- Sire: Sadler's Wells
- Grandsire: Northern Dancer
- Dam: Fruition
- Damsire: Rheingold
- Sex: Stallion
- Foaled: 1991
- Country: Ireland
- Colour: Bay
- Breeder: Swettenham Stud
- Owner: Tomohiro Wada Charles J. Cella (at age 4)
- Trainer: André Fabre (France) Ron McAnally (USA)
- Record: 15: 6-4-3
- Earnings: $1,605,856

Major wins
- Prix du Lys (1994) Prix Hubert de Chaudenay (1994) Oak Tree Invitational Stakes (1995) Breeders' Cup Turf (1995)

Awards
- United States Champion Male Turf Horse (1995)

Honours
- Northern Spur Breeders' Cup Stakes at Oaklawn Park

= Northern Spur =

Irish-bred Thoroughbred racehorse

Northern Spur (foaled 1991 in Ireland – died February 24, 2016) was a Thoroughbred racehorse who raced in France and the United States. Bred at Robert Sangster's Swettenham Stud in Swettenham, Cheshire, England, he was a son of the champion sire Sadler's Wells and out of the mare, Fruition. His damsire, Rheingold, won the 1973 Prix de l'Arc de Triomphe.

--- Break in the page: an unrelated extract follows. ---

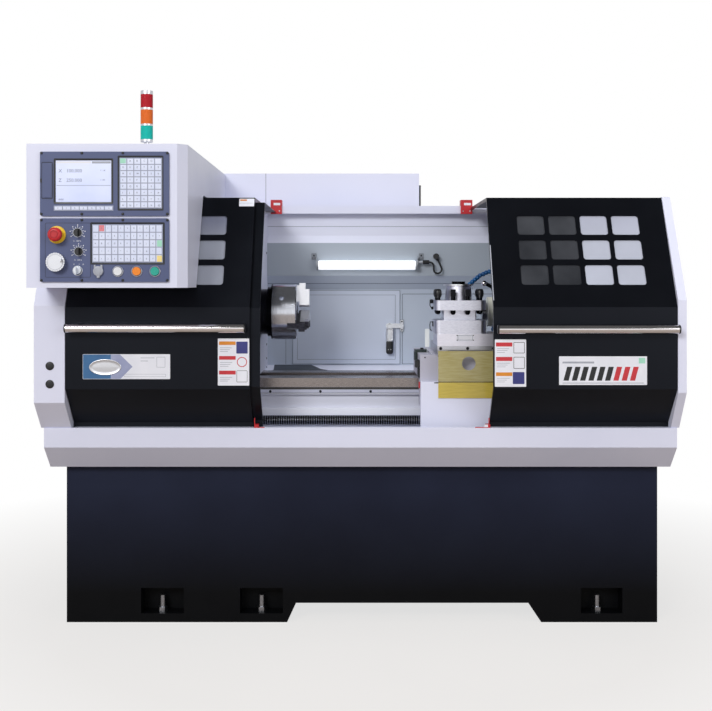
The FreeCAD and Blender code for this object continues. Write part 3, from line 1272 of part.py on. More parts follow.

Sent to French trainer André Fabre for conditioning, in 1994 Northern Spur notably won the Prix du Lys and the Prix Hubert de Chaudenay before being sold to American Charles J. Cella, owner of Oaklawn Park racetrack in Hot Springs, Arkansas. Brought to race in the United States, Northern Spur won the 1995 Oak Tree Invitational Stakes and capped off the year with a win in the 1½ mile Breeders' Cup Turf. His best result at age five was a second-place finish in the 1996 Grade I Hollywood Turf Handicap. His performances in 1995 earned him the Eclipse Award for Outstanding Male Turf Horse.

Retired, Northern Spur stood at Foggy Bottom Farm in Geneseo, New York. To date, his offspring have met with modest racing success.

Northern Spur died in early February 24, 2016 following a bout with colic.